In the UK the Traveller communities are much more in the public eye. In the USA their race is largely uncounted by USA census, many families having no income, are also uncounted by the IRS, and others having no SSN gets them uncounted by the government on any level at all. There are several large Traveller Gypsy communities across the USA, but they slip through the cracks ignored and unnoticed, publicly seen only at amusement parks, fairgrounds, and festivals setting up the rides and selling their wares, than as quickly as they come, they a gone, not to be thought of again until next year’s festival comes around. Out of sight, out of mind, no one asks where they came from or where they are going, no one asks where they live, no one welcomes them as friends or equals, no one asks if they have access to health care or education, they exist like ghosts drifting in the sidelines, a minority race largely ignored.

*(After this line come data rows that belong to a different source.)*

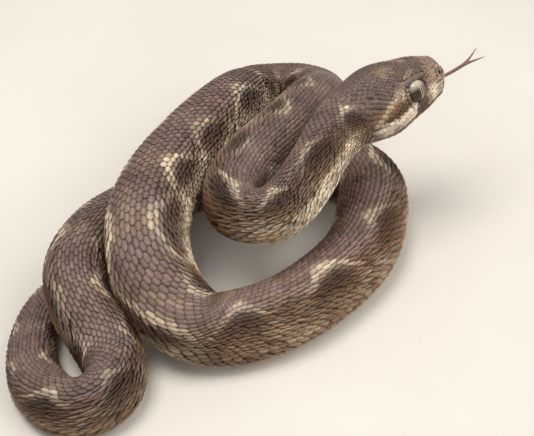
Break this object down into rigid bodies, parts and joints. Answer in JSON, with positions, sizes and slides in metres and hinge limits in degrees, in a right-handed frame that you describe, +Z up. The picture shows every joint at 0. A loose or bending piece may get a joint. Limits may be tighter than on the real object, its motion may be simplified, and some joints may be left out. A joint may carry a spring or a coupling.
{
  "type": "coiled snake",
  "caption": "Life-size, still model of a small, stout viper lying in stacked coils, head raised over them and forked tongue out.",
  "frame": {"origin": "on the floor, under the middle of the coil's bounding box", "axes": "+Z up, +X to the side the snout points to, +Y to the back, away from the open side of the coil"},
  "size_m": [0.0932, 0.1048, 0.038],
  "materials": {
    "scaled_skin": "matt keeled scales",
    "eye": "wet gloss",
    "tongue": "moist"
  },
  "bodies": {
    "root": {"head": "scaled_skin", "lower_jaw": "scaled_skin", "neck": "scaled_skin", "trunk_01": "scaled_skin", "trunk_02": "scaled_skin", "trunk_03": "scaled_skin", "trunk_04": "scaled_skin", "trunk_05": "scaled_skin", "trunk_06": "scaled_skin", "trunk_07": "scaled_skin", "trunk_08": "scaled_skin", "trunk_09": "scaled_skin", "trunk_10": "scaled_skin", "trunk_11": "scaled_skin", "trunk_12": "scaled_skin", "trunk_13": "scaled_skin", "tail_01": "scaled_skin", "tail_02": "scaled_skin", "eye_left": "eye", "eye_right": "eye", "tongue": "tongue"}
  },
  "joints": []
}
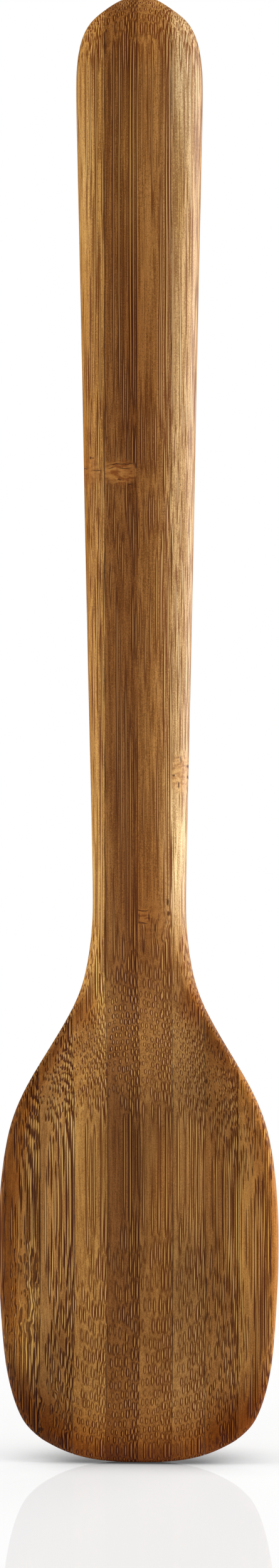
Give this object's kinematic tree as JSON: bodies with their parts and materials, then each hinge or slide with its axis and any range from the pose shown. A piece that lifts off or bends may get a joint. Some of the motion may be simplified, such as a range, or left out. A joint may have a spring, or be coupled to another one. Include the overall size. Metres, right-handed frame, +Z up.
{
  "type": "cooking spoon",
  "caption": "Laminated bamboo cooking spoon with a wide oval bowl, a narrow neck and a thick handle that widens to a rounded end.",
  "frame": {"origin": "the middle of the bounding box's base, at the height of the bowl's tip", "axes": "+Z runs up from the bowl's tip along the handle; the bowl's hollow faces -Y; +X is to the right as one looks into the hollow"},
  "size_m": [0.0592, 0.02, 0.31],
  "materials": {
    "bamboo_left_5": "oiled bamboo, golden, fine dark fibre bundles",
    "bamboo_left_4": "oiled bamboo, brown, dense dark fibre bundles",
    "bamboo_left_3": "oiled bamboo, mid brown, dark fibre bundles",
    "bamboo_left_2": "oiled bamboo, golden brown, dark fibre bundles",
    "bamboo_left_1": "oiled bamboo, darkest brown, dark fibre bundles",
    "bamboo_right_1": "oiled bamboo, mid brown, reddish fibre bundles",
    "bamboo_right_2": "oiled bamboo, light tan, dark fibre bundles",
    "bamboo_right_3": "oiled bamboo, mid brown, dark fibre bundles",
    "bamboo_right_4": "oiled bamboo, golden brown, dark fibre bundles",
    "bamboo_right_5": "oiled bamboo, golden, fine dark fibre bundles",
    "glue": "cured dark brown wood glue"
  },
  "bodies": {
    "root": {"bamboo_strip_left_5": "bamboo_left_5", "bamboo_strip_left_4": "bamboo_left_4", "bamboo_strip_left_3": "bamboo_left_3", "bamboo_strip_left_2": "bamboo_left_2", "bamboo_strip_left_1": "bamboo_left_1", "bamboo_strip_right_1": "bamboo_right_1", "bamboo_strip_right_2": "bamboo_right_2", "bamboo_strip_right_3": "bamboo_right_3", "bamboo_strip_right_4": "bamboo_right_4", "bamboo_strip_right_5": "bamboo_right_5", "glue_line_left_4": "glue", "glue_line_left_3": "glue", "glue_line_left_2": "glue", "glue_line_left_1": "glue", "glue_line_middle": "glue", "glue_line_right_1": "glue", "glue_line_right_2": "glue", "glue_line_right_3": "glue", "glue_line_right_4": "glue"}
  },
  "joints": []
}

There is very little accurate information about Traveller Gypsies available. In the USA  most  who know of “the gypsies” know nothing but false myths, rumors, and hugely inaccurate urban legends. When  mentioned in conversation or in the media, people speak of “the gypsies” as though we are mythological creatures of fantasy. On the USA Census, they are not even listed as a race, they are not Caucasian, not Asian, not Native American, not African American, not Hispanic, not Latino. We are not listed on polls or surveys or IRS forms or college admissions papers. Our race walks, unseen, unheard, unthought of, stereotyped, ignored, invisible, like they don’t even exist. UK case law has now recognized ‘Gypsy’, ‘Romany/Romani’, ‘Irish Travellers’ and ‘Scottish Travellers’ as ethnic minority groups protected against racism and discrimination under the Race Relations Act 1976. America has no such law. In America, Gypsy parents often send their children to school, only to be told by school officials “their kind” is not welcomed, an explanation they also receive from hospitals and doctors who routinely refuse to give medical treatment to Scottish Gypsies and Irish Travellers. Often denied the right to have immunization shots, American Gypsies often find their children barred from school on those grounds. American discrimination and violent hate crime against Gypsies is the same today as the violent hate crimes were for Black Americans in the 1950s. The racial stereotyping can not end without access to better education. There can not exist access to better education, until there is the awareness that there exists in America, an entire race of people who have little to no access to not only the education system, but also health care and basic civil rights.

  • References:

  • King, Laura A. (2011). Section 4 Intergroup Relations. “Us Versus Them”. “Stereotyping and Prejudice”. Chapter 13 Social Psychology. The science of psychology: an appreciative view (2nd ed.). (pp. 444-448). New York, NY: McGraw-Hill

  • Lane, Pauline.  Spencer, Siobhan.  McCready, Muzelley.  “Perspectives on Ageing in Gypsy Families” Joseph Rowntree Foundation (January 2012) Print.